アルケミストの恋愛事情

ねんねこ

09.シノと魔石粉

 気を取り直して。ヤスリで魔石を粉状にしている間に考えた、魔力発散を防ぐ方法についてだ。出来れば、外へと出て行く魔力を押さえ込みつつ、リサイクル出来る設計にしたいと考える。

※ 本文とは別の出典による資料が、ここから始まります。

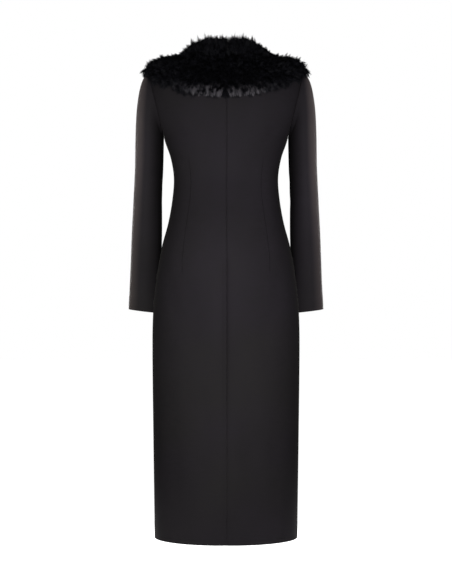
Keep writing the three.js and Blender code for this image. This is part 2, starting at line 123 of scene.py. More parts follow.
# The collar from the middle of the back round the neck to the break. neck is its seam, with
# the fur's thickness, its extra height at the neck, how much lower it lies over the shoulder
# and how upright it stands. edge is its outer edge. The right half laps over the left one.
COLLAR_NECK = [
    (0, 0, 56, 22, 26, 18, 0, 1), (1, 36, 50, 22, 26, 17, 1, 1), (2, 59, 33, 22, 25, 11, 4, 1),
    (3, 69, 11, 22, 25, 5, 8, 1), (4, 68, -10, 21.5, 25, 4, 7, 0.9), (5, 63, -36, 10, 26, 4, 3, 0.6),
    (6, 55, -69, -30, 28, 3, 0, 0.2), (7, 43, -102, -82, 28, 1, 0, 0), (8, 29, -125, -135, 27, 0, 0, 0),
]
COLLAR_EDGE = [
    (0, 0, 105, -83), (1, 62, 98, -78), (2, 128, 78, -62),
    (3, 177, 42, -36), (4, 185, -2, -19), (5, 182, -44, -48),
    (6, 168, -80, -100), (7, 146, -100, -150), (8, 117, -110, -196),
]
COLLAR_ENDS = {
    "right": (
        [
            (9, 12, -135, -190, 25, 0, 0, 0),
            (10, -5, -117, -240, 21, 0, 0, 0),
            (11, -16, -104, -280, 12, 0, 0, 0),
        ],
        [(9, 84, -115, -234), (10, 42, -110, -268), (11, -4, -104, -290)],
    ),
    "left": (
        [(9, 22, -135, -190, 25, 0, 0, 0), (10, 35, -120, -232, 19, 0, 0, 0)],
        [(9, 86, -115, -232), (10, 62, -110, -258)],
    ),
}
# How far the collar clears the cloth, and its neck seam and backing, and the distance over
# which the fur's direction follows the body
COLLAR_CLEAR = 6
SEAM_RISE = 1
BACKING_CLEAR = 5
FUR_FEEL = 30
# The skin under the fur lies at this share of the fur's height.
SKIN = 0.36
# Across the collar, from under its outer edge over the top to the inside of the neck: how far
# along towards the edge, how far inside the neck, and how high as a share of fur, roll and dip
COLLAR_OUTLINE = columns("row along inside fur roll dip", [
    (0, 1.13, 0, 0.2, 0, 0), (1, 1.09, 0, 0.55, 0, 0), (2, 0.98, 0, 0.86, 0, 0),
    (3, 0.82, 0, 1, 0, 0.1), (4, 0.62, 0, 0.93, 0.05, 0.5), (5, 0.42, 0, 0.88, 0.25, 1),
    (6, 0.24, 0, 0.92, 0.6, 0.6), (7, 0.09, 0, 0.98, 0.95, 0.1), (8, 0, 3, 0.97, 1, 0),
    (9, 0, 10, 0.8, 0.85, 0), (10, 0, 15, 0.5, 0.5, 0), (11, 0, 15, 0.22, 0.1, 0),
])


def smooth(table, key, column, at):
    """A smooth curve through one column of a table that is sorted by its key column."""
    xs, ys = table[key], table[column]
    at = np.clip(at, xs[0], xs[-1])
    last = len(xs) - 1
    i = np.clip(np.searchsorted(xs, at) - 1, 0, last - 1)
    span = xs[i + 1] - xs[i]
    low, high = np.maximum(0, i - 1), np.minimum(last, i + 2)
    before = (ys[i + 1] - ys[low]) / (xs[i + 1] - xs[low]) * span
    after = (ys[high] - ys[i]) / (xs[high] - xs[i]) * span
    t = (at - xs[i]) / span
    t2, t3 = t * t, t * t * t
    from_start = (2 * t3 - 3 * t2 + 1) * ys[i] + (t3 - 2 * t2 + t) * before
    return from_start + (3 * t2 - 2 * t3) * ys[i + 1] + (t3 - t2) * after


def read_all(table, key, at):
    """Every other column of a table, read at places along its key column."""
    return {column: smooth(table, key, column, at) for column in table if column != key}


def point_at(line, at):
    """A point on a line of a table with the columns at, x, y and z."""
    return np.stack([smooth(line, "at", axis, at) for axis in "xyz"], -1)


def smoothstep(low, high, x):
    t = np.clip((x - low) / (high - low), 0, 1)
    return t * t * (3 - 2 * t)


def unit(v):
    return v / np.maximum(np.linalg.norm(v, axis=-1, keepdims=True), 1e-9)


def armhole_depth(z):
    """How far from the plane of the side seams the armhole lies at a height."""
    middle = (UNDERARM_Z + SHOULDER_POINT_Z) / 2
    share = np.clip((z - middle) / (SHOULDER_POINT_Z - middle), -1, 1)
    return ARMHOLE_HALF_DEPTH * np.sqrt(1 - share * share)


def panel_side_x(z):
    """The side of a panel at a height: the side seam, the armhole or the shoulder seam."""
    up_armhole = (z - UNDERARM_Z) / (SHOULDER_POINT_Z - UNDERARM_Z)
    up_shoulder = (z - SHOULDER_POINT_Z) / (NECK_POINT_Z - SHOULDER_POINT_Z)
    armhole = UNDERARM_X + (SHOULDER_POINT_X - UNDERARM_X) * up_armhole
    shoulder = SHOULDER_POINT_X + (NECK_POINT_X - SHOULDER_POINT_X) * up_shoulder
    seam = smooth(BODY, "z", "side", z)
    return np.where(z <= UNDERARM_Z, seam, np.where(z < SHOULDER_POINT_Z, armhole, shoulder))


def depth_of(z, face):
    return np.where(np.asarray(face) > 0, smooth(BODY, "z", "back", z), smooth(BODY, "z", "front", z))


def full_width(z, face):
    """Half the width that a section would have with no armhole."""
    share = armhole_depth(z) / depth_of(z, face)
    return panel_side_x(z) / (1 - share**SECTION_POWER) ** (1 / SECTION_POWER)


def angle_at(x, z, face):
    """The angle along a section, from the middle of its face, at which x lies."""
    share = np.minimum(1, np.abs(x) / full_width(z, face))
    return np.sign(x) * np.arcsin(share ** (SECTION_POWER / 2))


def body_point(angle, z, face):
    """A point on the body's surface. face is 1 behind and -1 before the side seams."""
    around = 2 / SECTION_POWER
    x = np.sign(angle) * full_width(z, face) * np.abs(np.sin(angle)) ** around
    y = face * depth_of(z, face) * np.maximum(0, np.cos(angle)) ** around
    return np.stack(np.broadcast_arrays(x, y, z), axis=-1)


def outside_body(p):
    """How far points lie outside the body, as a share of its size there."""
    face = np.where(p[..., 1] >= 0, 1, -1)
    z = np.minimum(NECK_POINT_Z, p[..., 2])
    x = np.abs(p[..., 0]) / full_width(z, face)
    y = np.abs(p[..., 1]) / depth_of(z, face)
    return (x**SECTION_POWER + y**SECTION_POWER) ** (1 / SECTION_POWER) - 1


def body_slope(p, step=0.5):
    """The direction in which points leave the body fastest, felt over a distance of step."""
    along = [outside_body(p + step * axis) - outside_body(p - step * axis) for axis in np.eye(3)]
    return np.stack(along, axis=-1) / (2 * step)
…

 以前、雪猿を討伐した際に手に入れた雪玉、その外郭はその役割を担うに打って付けではないだろうか。
 まずは医療用の極小針で中の雪――というか、液体を取り除く。そして空いた外郭に、魔石の液体を詰める。密閉率が高いこの素材であれば、魔石の多大な魔力を無駄にすること無くリサイクルしながら扱う事が出来るのではないだろうか。


 俄然やる気が出て来た。
 鼻歌さえ唄いながら、メイヴィスは作業に取りかかる。基本的に時計を見ないタイプなので、気がついた時には時間がかなり進んで日付が変わっている事もザラなのだが、学習しないのでその事実はすっかりと忘却していた。


 ***


「――ウワッ! 7時だ……!!」


 研究に没頭し、イメージが形になってきた所で休憩を取ろうと時計を見たところ、午後7時だった。午前7時の可能性があり得なくも無いところが涙を誘う。慌ててロビーへ上がろうと工房を出ると、丁度やって来たらしいシノと衝突しそうになった。


「シノさん!」
「おう、メヴィ。お前がなかなか戻って来ないってアロイスの奴が首傾げてたよ」
「えっ、ホントですか!?」
「まあ、私の用はそんな事じゃなくてさ。どう? 素材になりそうなもの、見つかった?」
「ああそれなら! 何と魔石の粉を作ってみました!」
「へぇ。魔石の粉、魔石粉ってところか。本当なら是非とも見てみたいけれど、ちなみにどうやって作った訳?」
「ごめんなさい、機密事項だから詳しくは教えられないけど、かなり錬金術よりの手法だから、鍛冶とは相性が悪いかもしれないですね」
「オーケー、私達には作れないって事ね。幾らで買おうか?」
「や、お裾分け。大した量じゃないから、足りなかったら言って欲しいです」


 密封した袋をシノに持たせる。彼女は興味深そうにそれを眺めた後、魔石粉の袋をポケットにねじ込んだ。


「どのくらいで完成しそうですか?」
「そうさな……。上手く構想が固まれば3日? まあ、急ぎじゃないんだろ」
「あっはい。アロイスさんの怪我が治る事が優先なので、完治するまで戻る予定はありません」
「はいはい。で、メヴィ。お前は自分の杖を造るって言ってなかったっけ?」
「今ちょっと最終調整に入っていまして。2日は放置しなきゃ駄目なんですよね」


 ふうん、とおざなりな返事をしたシノはニッと嗤った。何かを企んでいる笑みだ。


「とにかく、上でアロイスが待ってたから。じゃ」
「はーい、お疲れでーす」


 手を振ってシノと別れる。
 ――とにかく、来週からの私は役立たずを脱却だ!


 なお、あまりにも上へ戻らなかったせいで行方不明扱いされ、大捜索が行われていた。おかしいな、一歩も工房から出ていないというのに。